Right to freedom of association - Article 22 of the ICCPR

65. Article 22 of the ICCPR protects the right to form and join associations to pursue common goals.

66. The provisions in Schedule 2 of the Bill may indirectly limit this right by creating a disincentive for persons to form or join certain organisations, such as terrorist organisations or outlaw motorcycle gangs. In undertaking initial CDD and ongoing CDD, a person may potentially be required to disclose their membership of a group or association, and a reporting entity may potentially be required to treat that person differently on the basis of their association.
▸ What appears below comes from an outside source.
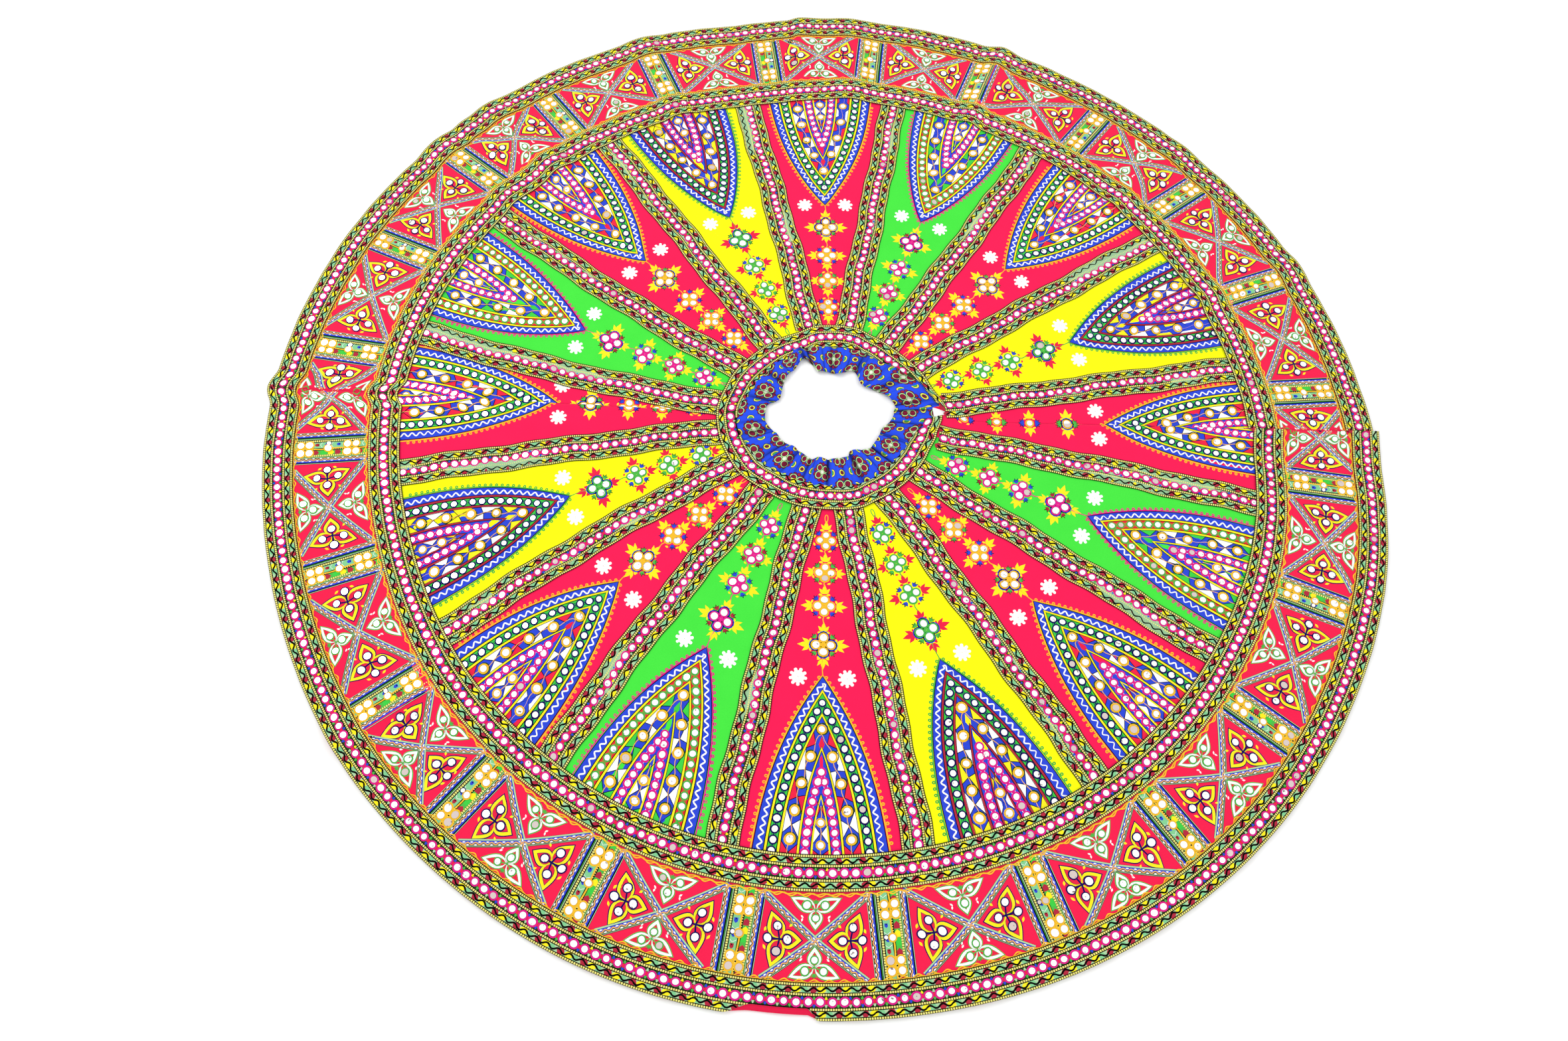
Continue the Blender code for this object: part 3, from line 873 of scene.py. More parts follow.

67. For instance, Schedule 2 of the Bill would require enhanced CDD to be applied to all high ML/TF risk customers. Enhanced CDD includes measures that are more onerous or require a greater level of scrutiny about a customer. While the Bill does not restrict the ability for such people to receive designated services (unless the reporting entity it is unable to mitigate the ML/TF risks posed), this may make some people more reluctant to form or join certain organisations if they know it could potentially result in enhanced CDD being applied or services being denied.

68. Overall, the provisions in Schedule 2 of the Bill are tailored to ensure the application of CDD that is appropriate to the ML/TF risk of the customer. To the extent that these provisions may limit the right to freedom of association by disincentivising persons from joining organisations such as terrorist organisations or outlaw motorcycle gangs, this would be reasonable, necessary and proportionate to address the risks of money laundering, and terrorism and proliferation financing.

Conclusion

69. The Bill engages with a number of human rights and, to the extent the Bill limits some rights, those limitations would be reasonable, necessary and proportionate, and facilitate the overarching legitimate objectives of the AML/CTF Act.